Tonight at the San Francisco International Film Festival, the Stuart Staples-fronted Tindersticks will make a rare live appearance to perform music they’ve scored for films by Claire Denis. Those Tendersticks-Denis soundtracks rank among the most memorable movie music of recent years.
The occasion of the newly released compilation compilation of highlights from those scores had us wondering: What are the best original movie scores of the century so far? We polled Fandor contributors and some special friends for their expert opinions. What is your favorite original score of the past 12 years?
If I had to pick one, I’d choose the OST for Sogo Ishii’s Electric Dragon 80,000 Volts. Guitar!
– Simon Abrams
Requiem for a Dream (Clint Mansell) – so influential. Also Birth (Alexandre Desplat).
– Dan Callahan
I’m a big fan of those Tindersticks Denis soundtracks (if I remember correctly, White Material was my choice for best score of 2010). But I’m going to go with Carter Burwell’s score for the Coens’ A Serious Man. First, there’s the exhilarating musical transition from a snowy night in a 19th Century Eastern European shtetl to the earphone of a suburban Minneapolis Hebrew school student’s transistor radio playing the Jefferson Airplane’s “Somebody to Love” in 1967. And then there’s the main theme — a harp and a piano playing in two different time signatures, so that everything feels just a little off-kilter…
– Jim Emerson
Thomas Bangalter’s score for Irreversible. It really enhances the queasiness and oppressive atmosphere of the film.
– Steve Erickson
The Billy Nayer Show’s score to Cory McAbee’s Stingray Sam (2009). A fittingly eccentric and innovative–not to mention catchy–score to an equally bizarre and original musical that combines western and sci-fi in a sing-songy avant-garde serial.
– Cullen Gallagher
I vote for whoever does the scores for the Dardennes. But seriously, folks: Johnny Greenwood for There Will Be Blood, Alexandre Desplat for The Fantastic Mr. Fox, The Tindersticks for L’Intrus, James Newton Howard for Signs and The Village.
– Adam Nayman
O Brother Where Art Thou (produced by T-Bone Burnett). Makes the whole freaking movie.
– Farran Smith Nehme
Daft Punk, Tron: Legacy, hands down. What’s particularly weird about it is that I’m not a big fan of anything besides Discovery; Homework, Human After All and Alive 2007 all seem pretty academic to me. But I listened to that soundtrack for about two weeks solid before going to see the movie (the first of two times!), and had it thoroughly internalized, and it guided me through a lot of what could’ve been pretty chaotic. Now I listen to it a lot, and it always gets me pumped.
– Vadim Rizov
Mulholland Drive (Angelo Badalamenti). All I can say about it is that it is astoundingly haunting.
– Michael Joshua Rowin
Alexandre Desplat, Birth. Because it’s as mysterious and magnificent as the film itself, and because it teases out everything operatic in the story and foregrounds it and kind of holds everything together.
– Matt Zoller Seitz
Like all great satire, Bamboozled, Spike Lee’s absurdist portrayal of African American images in the media laughs to keep from crying. And when the movie pointedly drops the jokes for pathos (the characters wearily applying blackface for a guffawing TV audience, the film’s final devastating montage of blackface images), it’s Terrence Blanchard’s Miles Davis-meets-Aaron Copland score that wearily swells up and turns this bold, ridiculous film into something emotionally devastating.
– Brandon Soderberg
1) Jonny Greenwood’s score for There Will Be Blood probably paved the way for artists like Trent Reznor (The Social Network), Daft Punk (Tron: Legacy) and Chemical Brothers (Hanna) to try their hand at Hollywood movie composing. (I love all those scores, by the by).

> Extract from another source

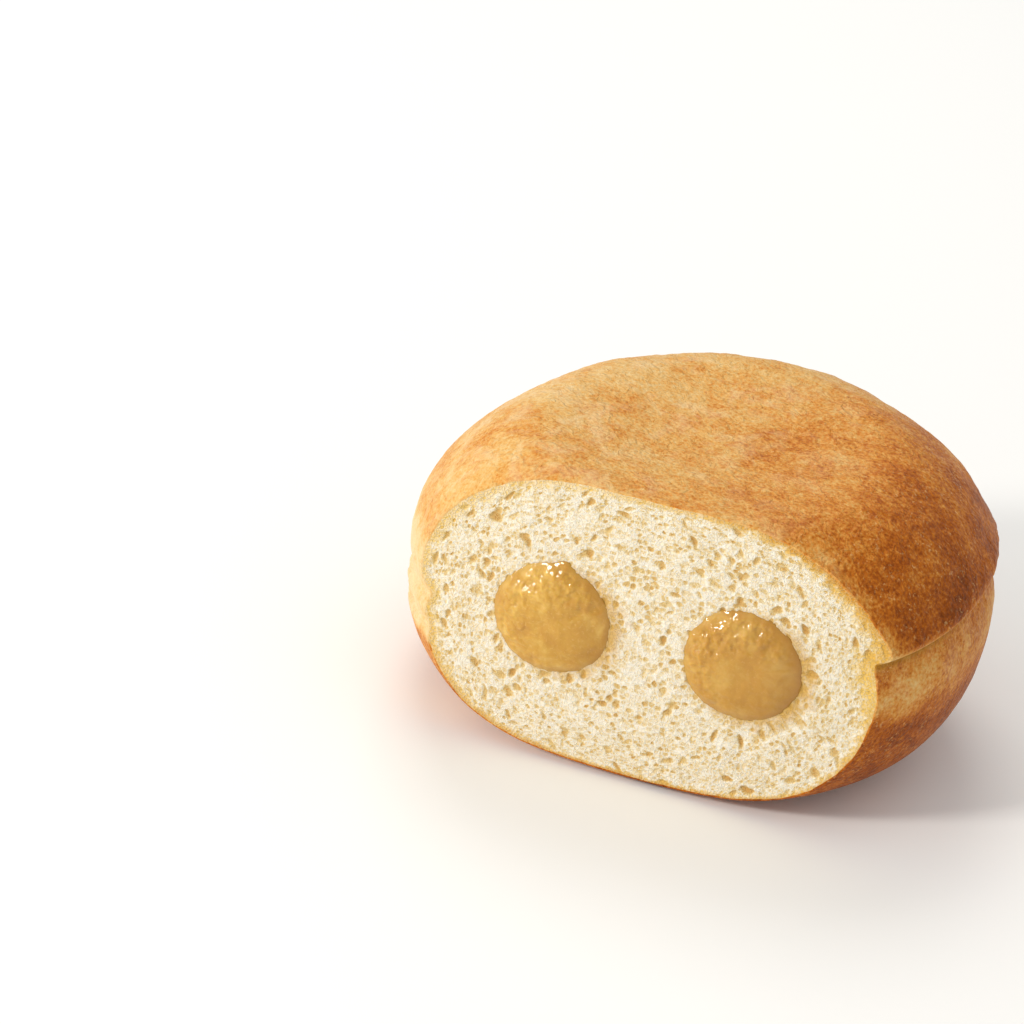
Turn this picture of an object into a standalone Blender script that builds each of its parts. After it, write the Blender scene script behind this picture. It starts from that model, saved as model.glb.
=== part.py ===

2) My MVP for scoring post-2000 is Alexandre Desplat, whose work on films like the latest Harry Potter, The Fantastic Mr. Fox and others is inspiring.
3) But for my single choice, I’ll have to go The Social Network. I’m a NIN fanboy to the end. And it’s the best, most distinctive part of a movie I find highly overrated.
– Keith Uhlich
Eyes Wide Shut, The New World, The Fountain, Requiem for a Dream (even if it’s since been played to death in other movies), There Will Be Blood, Big Fish, Black Snake Moan, Scott Pilgrim vs. the World, Dancer in the Dark, The Assassination of Jesse James by the Coward Robert Ford. I’m sure I’m forgetting about fifty more.